Do you share a bed with your partner? Increasingly, Americans are saying no.

A new survey conducted by Seema Khosla and colleagues at the American Academy of Sleep Medicine has found that 29 percent of Americans—or nearly one in three—choose to sleep in a separate bed to their partner because of differences in sleep habits, a concept many have described as a "sleep divorce."

"The term might sound alarming, but it's not about ending a relationship," Khosla, a spokesperson for the American Academy of Sleep Medicine, said in a statement. "It's about prioritizing sleep health and addressing the sleep issues that may be eroding a relationship, such as snoring, tossing and turning, or differing sleep schedules. A sleep divorce is not a sign of a relationship in trouble—it allows for honest conversation about disruptive habits and allows each person to enjoy uninterrupted, restorative sleep."

Sharing a bed with your partner can offer a sense of security and comfort. However, for those of us with bed partners who snore, fidget and steal the sheets, sleeping in the same bed can lead to bad sleep, irritability and resentment.

A stock image shows a couple in bed. Nearly one in three Americans are getting a sleep divorce from their partner. A stock image shows a couple in bed. Nearly one in three Americans are getting a sleep divorce from their partner. Prostock-Studio/Getty

Getting enough sleep is essential for our physical and mental well-being. It helps us consolidate our memories and aids physical recovery. Not getting enough has been shown to contribute to heart disease, obesity, neurodegenerative disorders and depression.

"We know that getting a good night's sleep is important for both health and happiness," Khosla said. "So, if you're continually sacrificing sleep quality and quantity—due to your partner's persistent snoring, for example—then it may be time to discuss your sleeping arrangements."

A sleep divorce might improve the quality of your relationship. Numerous studies have shown that sleep deprivation takes a toll on our ability to control our emotions, attention spans and judgment, which could potentially impact your relationship in the long run. Finding a sleep arrangement that works for both parties may actually help reduce conflict and resentment.

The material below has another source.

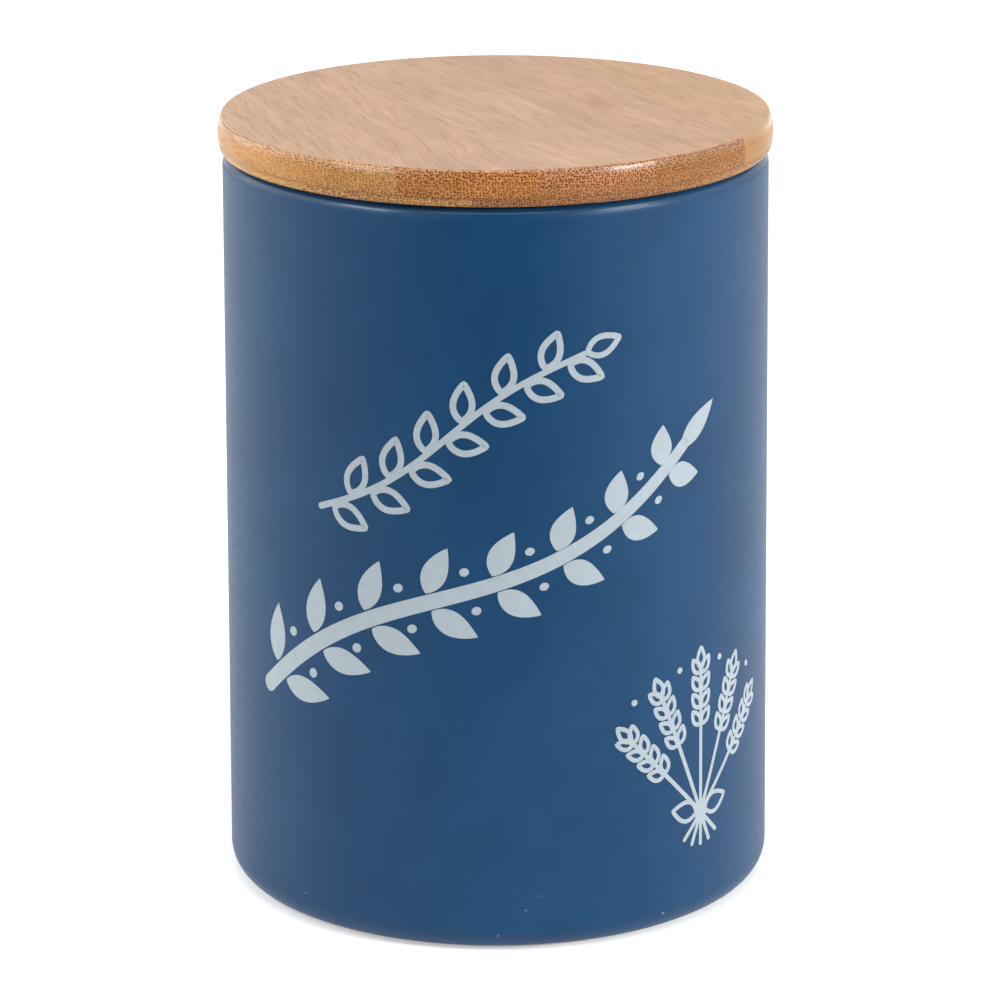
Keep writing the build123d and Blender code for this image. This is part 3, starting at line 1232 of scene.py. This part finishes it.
@dataclass
class LidSeal:
    """The lipped silicone seal in the plug's groove."""

    silicone: SealSilicone = SealSilicone()

    def build(self) -> None:
        """Dresses the seal."""
        dress("seal_ring", self.silicone.material())


# ---------------------------------------------------------------------------------------------------
# Studio


@dataclass(frozen=True)
class Softbox:
    """One rectangular studio light that faces the jar.

    Angles are in degrees, with azimuth 0 in front of the jar and 90 on the right as seen from there,
    sizes in metres and power in watts.
    """

    name: str
    azimuth: float
    elevation: float
    distance: float
    width: float
    height: float
    power: float

    def build(self, target: Vector) -> None:
        """Hangs the light.

        Args:
            target: Point that the light faces.
        """
        lamp = bpy.data.lights.new(self.name, "AREA")
        lamp.shape = "RECTANGLE"
        lamp.size, lamp.size_y, lamp.energy = self.width, self.height, self.power
        turn, rise = math.radians(self.azimuth), math.radians(self.elevation)
        away = Vector((math.sin(turn) * math.cos(rise), -math.cos(turn) * math.cos(rise), math.sin(rise)))
        light = bpy.data.objects.new(self.name, lamp)
        light.location = target + away * self.distance
        light.rotation_euler = away.to_track_quat("Z", "Y").to_euler()
        bpy.context.scene.collection.objects.link(light)


@dataclass
class Studio:
    """Pale floor, white surroundings, seven soft lights, a black card and the camera.

    Sizes are in metres. The card, or flag, lies on the floor from flag_near to flag_far in front of the
    jar's axis and stands up from there. Each lift is how much light of its own the floor gives to what
    sees it, where 1 alone is white.
    """

    floor_side: float = 4.0
    floor_hex: str = "#F4F4F3"
    floor_lift: float = 0.36
    mirror_lift: float = 0.14
    far_lift: float = 0.80
    near_reach: float = 0.4
    far_reach: float = 1.1
    ambient: float = 0.32
    target_height: float = 0.075
    camera_distance: float = 0.94749
    camera_elevation: float = math.radians(16.532)
    camera_roll: float = 0.00407
    camera_sight: float = 20.0
    lens_mm: float = 176.6
    sensor_mm: float = 36.0
    frame_shift: tuple[float, float] = (0.0031, -0.00995)
    softboxes: tuple[Softbox, ...] = (
        Softbox("spot_left", -56.0, 21.0, 1.0, 0.40, 0.14, 1.2),
        Softbox("spot_right", 57.0, 22.0, 1.0, 0.29, 0.14, 5.4),
        Softbox("key_left", -62.0, 40.0, 1.0, 0.38, 0.16, 2.3),
        Softbox("key_right", 62.0, 40.0, 1.0, 0.34, 0.14, 1.9),
        Softbox("side_left", -105.0, 20.0, 1.0, 1.00, 1.00, 3.9),
        Softbox("side_right", 90.0, 20.0, 1.0, 0.90, 1.00, 1.35),
        Softbox("overhead", 0.0, 74.0, 2.0, 1.50, 1.50, 15.5),
    )
    flag_near: float = 0.28
    flag_far: float = 1.20
    flag_half_width: float = 0.37
    flag_height: float = 1.25
    flag_clearance: float = 0.001
    flag_hex: str = "#101010"

    def seen_directly(self, tree: Tree) -> Any:
        """Tells whether a ray comes from the camera, a reflection or a transmission.

        Args:
            tree: Node tree of the floor or of the world.

        Returns:
            One for such a ray, and zero for light on the object.
        """
        path = tree.nodes.new("ShaderNodeLightPath").outputs
        seen = add_node(tree, MATH, {0: path["Is Camera Ray"], 1: path["Is Glossy Ray"]},
                        operation="MAXIMUM")
        return add_node(tree, MATH, {0: seen, 1: path["Is Transmission Ray"]}, operation="MAXIMUM")

    def surroundings(self) -> None:
        """Makes the world: white where it is seen or mirrored, and a plain soft light elsewhere."""
        world = bpy.data.worlds.new("white_studio")
        bpy.context.scene.world = world
        world.use_nodes = True
        tree = world.node_tree
        tree.nodes.clear()
        light = add_node(tree, "ShaderNodeBackground", {"Color": (1, 1, 1, 1), "Strength": self.ambient})
        white = add_node(tree, "ShaderNodeBackground", {"Color": (1, 1, 1, 1), "Strength": 1.0})
        mixed = add_node(tree, "ShaderNodeMixShader", {0: self.seen_directly(tree), 1: light, 2: white})
        add_node(tree, "ShaderNodeOutputWorld", {"Surface": mixed})

    def floor(self) -> None:
        """Lays the floor, lifted to white where it is seen and more where it is mirrored.

        The jar's shadow on it is kept.
        """
        half = self.floor_side / 2
        mesh = bpy.data.meshes.new("floor")
        corners = [(-half, -half, 0), (half, -half, 0), (half, half, 0), (-half, half, 0)]
        mesh.from_pydata(corners, [], [(0, 1, 2, 3)])
        material, tree = new_material("paper_white_sweep")
        paper = add_node(tree, "ShaderNodeBsdfPrincipled",
                         {"Base Color": linear(self.floor_hex), "Roughness": 0.9,
                          "Specular IOR Level": 0.1})
        place = add_node(tree, "ShaderNodeTexCoord", out="Object")
        away = add_node(tree, VECTOR_MATH, {0: place}, out="Value", operation="LENGTH")
        lift = add_node(tree, MAP_RANGE, {0: away, 1: self.near_reach, 2: self.far_reach, 3: self.floor_lift,
                                          4: self.far_lift}, interpolation_type="SMOOTHSTEP")
        lift = add_node(tree, MATH, {0: lift, 1: self.under_flag(tree, place)}, operation="MAXIMUM")
        mirrored = add_node(tree, "ShaderNodeLightPath", out="Is Glossy Ray")
        lift = add_node(tree, MATH, {0: mirrored, 1: self.mirror_lift, 2: lift}, operation="MULTIPLY_ADD")
        lift = add_node(tree, MATH, {0: self.seen_directly(tree), 1: lift}, operation="MULTIPLY")
        glow = add_node(tree, "ShaderNodeEmission", {"Color": (1, 1, 1, 1), "Strength": lift})
        both = add_node(tree, "ShaderNodeAddShader", {0: paper, 1: glow})
        add_node(tree, "ShaderNodeOutputMaterial", {"Surface": both})
        mesh.materials.append(material)
        floor = bpy.data.objects.new("floor", mesh)
        bpy.context.scene.collection.objects.link(floor)

    def under_flag(self, tree: Tree, place: Any) -> Any:
        """Marks the floor that the black card keeps the lights from, so that it can be lifted to white.

        Args:
            tree: The floor's node tree.
            place: Position on the floor in metres.

        Returns:
            One under and behind the card, and zero elsewhere.
        """
        aside = add_node(tree, "ShaderNodeSeparateXYZ", {0: place}, "X")
        aside = add_node(tree, MATH, {0: aside}, operation="ABSOLUTE")
        narrow = add_node(tree, MATH, {0: aside, 1: self.flag_half_width}, operation="LESS_THAN")
        front = add_node(tree, "ShaderNodeSeparateXYZ", {0: place}, "Y")
        front = add_node(tree, MATH, {0: front, 1: -self.flag_near}, operation="LESS_THAN")
        return add_node(tree, MATH, {0: narrow, 1: front}, operation="MULTIPLY")

    def flag(self) -> None:
        """Sets a black card on the floor and behind the camera, so that the jar's front mirrors dark."""
        rows = ((-self.flag_near, self.flag_clearance), (-self.flag_far, self.flag_clearance),
                (-self.flag_far, self.flag_height))
        mesh = bpy.data.meshes.new("flag")
        mesh.from_pydata([(side * self.flag_half_width, y, z) for y, z in rows for side in (-1, 1)], [],
                         [(2, 3, 1, 0), (4, 5, 3, 2)])
        material, tree = new_material("black_velvet_card")
        velvet = add_node(tree, "ShaderNodeBsdfDiffuse", {"Color": linear(self.flag_hex)})
        add_node(tree, "ShaderNodeOutputMaterial", {"Surface": velvet})
        mesh.materials.append(material)
        flag = bpy.data.objects.new("flag", mesh)
        flag.visible_camera = False
        bpy.context.scene.collection.objects.link(flag)

    def camera(self) -> None:
        """Sets up the camera in front of the jar and a little above it."""
        data = bpy.data.cameras.new("camera")
        data.lens, data.sensor_width = self.lens_mm, self.sensor_mm
        data.shift_x, data.shift_y = self.frame_shift
        data.clip_end = self.camera_sight
        rise = self.camera_elevation
        away = Vector((0.0, -math.cos(rise), math.sin(rise)))
        target = Vector((0.0, 0.0, self.target_height))
        place = Matrix.Translation(target + away * self.camera_distance)
        roll = Matrix.Rotation(-self.camera_roll, 4, "Z")
        camera = bpy.data.objects.new("camera", data)
        camera.matrix_world = place @ away.to_track_quat("Z", "Y").to_matrix().to_4x4() @ roll
        bpy.context.scene.collection.objects.link(camera)
        bpy.context.scene.camera = camera

    def build(self) -> None:
        """Builds the whole studio."""
        bpy.context.scene.view_settings.view_transform = "Standard"
        self.camera()
        self.surroundings()
        self.floor()
        self.flag()
        for softbox in self.softboxes:
            softbox.build(Vector((0.0, 0.0, self.target_height)))


def main() -> None:
    """Builds the studio and dresses the jar, its seal and its lid."""
    logging.basicConfig(level=logging.INFO, format="%(name)s: %(message)s")
    Studio().build()
    StonewareJar().build()
    LidSeal().build()
    BambooLid().build()


if __name__ == "__main__":
    main()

If you do still prefer to share a bed with your partner, Michael Breus, founder of the Sleep Doctor website, has some simple advice if your quality of sleep is being affected:

  • Get a bigger mattress.
  • Solve snoring issues.
  • Try different sleep positions.
  • Communicate with your partner.
  • Kick the kids and pets out.
  • Make the room more sleep-friendly.
  • If necessary, talk to a sleep specialist.